FOR A HISTORY OF SYMBOLS: TATTOOS IN ROMANIA

The exhibition’s closing date will be extended to May 17th 2015.

“For a History of Tattoos in Romania” is an exhibition created together with the “Mina Minovici” Medical Forensics Institute and premiers a didactic collection belonging to Dr. Nicolae Minovici started as far back as the end of the 19th century.

The opening of the exhibition will take place on Wednesday, December 3rd 2014, 13:00, at the Suțu Palace, and will remain open from December 3rd 2014 to April 30th 2015.

“The fashion of tattoos in Romanian society can be traced back to Neolithic cultures, but in the Middle Ages only the upper class wore tattoos (a cultural element adopted from the Orient) and probably some extravagant figures too such as Petru Cercel (1583 – 1585, ruler of Wallachia) or Gratiani Gaspar (1619 – 1620, ruler of Moldova). With the come of the Modern ages, the fashion of tattoos spread among all social structures, especially urban ones. With their varied symbols, tattoos could be found on people such as delinquents up to members of the higher class. From a sociological and psychological perspective, as markers of a strong imaginative and mental consistency, tattoo symbols also underlined some particularities of individual personality. From the historical perspective of modern daily urban life, the impact of the fast and pronounced modernization, where individuals are assaulted with problems, many of the tattooed symbols represent either a form of protest in a world hard to bear, or a way to exhibit or to affiliate oneself to a group, a community or sexual minority.

In the modern Romanian space, the first synthesis of the tattoo problematics did not belong to a historian but to the forensics doctor Nicolae Minovici. In 1898 he published his dissertation paper called Tattoos in Romania, which is still being used as reference in Romanian medicine, as it should be in historiography too.

After 1850, Bucharest displayed the entire social structure variety that modern life had built: a middle class of freelancers, peasants with consistent incomes, leaseholders and money lenders etc., a <<high>> society with flexible frontiers despite resentments against the newly-rich, then a marginal society ethnically, religiously and professionally varied that was about to become urbanized.

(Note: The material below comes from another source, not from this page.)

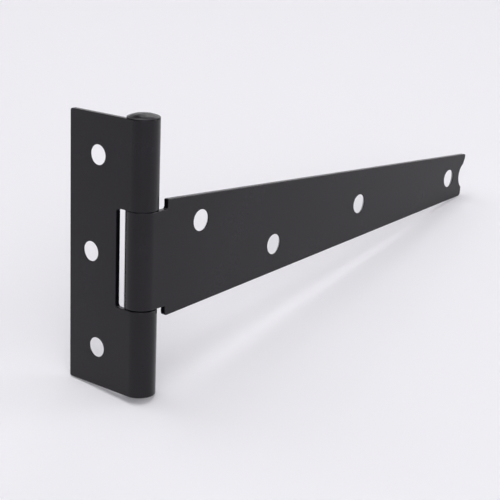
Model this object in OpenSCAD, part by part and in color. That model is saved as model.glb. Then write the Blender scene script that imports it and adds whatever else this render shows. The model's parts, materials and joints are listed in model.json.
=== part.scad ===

One of the common elements – that could be defined as a particularity of private personality, an element seldom exhibited publicly – was the tattoo, with its entire varied symbolistic.

One of the many causes for getting tattoos was voluptuousness. Certain obscene symbols, or symbols hinting to a certain type of excitation, not necessarily of sexual finality, played a major role.

Ernest Borneman mentions in his Dizionario dell’ Erotismo (1988) that <<the practice of tattoos often has erotic motivations which is why it resorts to sexual themes both in ethnologic cultures and evolved ones. In some cultures in Oceania only girls with tattoos can get married. In the West, erotic or obscene tattoos were and still are largely popular. >>

As it seems, the fashion of tattoos did not belong to the Romanian people’s customs, but was imported by foreigners, thus representing one of the many types of acculturation that the urban and suburban Romanian society borrowed from similar European models. Essentially, the phenomenon happening after 1990 is similar, granted that the number of Romanians knowledgeable about the art of tattoos is significantly higher than in 1898.

In Romania, until the 1989 Revolution, tattoos only served as identifiers of a group affiliation and/or as markers of strictly personal meanings: <<Gigi>>, <<Lola>>, a heart pierced by an arrow, an anchor, a flower. Tattoos have become a trend only nowadays, being borrowed as mass-phenomenon from the West, where the tattoo fashion is about to fade. (Green, Terisa, The tattoo Encyclopedia – A Guide to Choosing your Tattoo, A Fireside Book, Rockefeller Center, New York, 2003).

The exhibition <<For A History of Tattoos in Romania>> is created in partnership with <<Mina Minovici>> Medical Forensics Institute and premiers a didactic collection belonging to Dr. Nicolae Minovici started as far back as the end of the 19th century.

Nicolae Minovici (1868 – 1941) was the second director of the Bucharest’s Morgue, after his brother Dr. Mina Minovici, the founder of the institute. Other than that, Nicolae also founded the <<Salvation>> Society (1906, today the Bucharest-Ilfov Ambulance, then the first emergency hospital in Bucharest (1937) and the first museum of Romanian national art (1906), today the <<Dr. Nicolae Minovici>> Folk Art Museum, donated to the Commune of Bucharest in 1937.”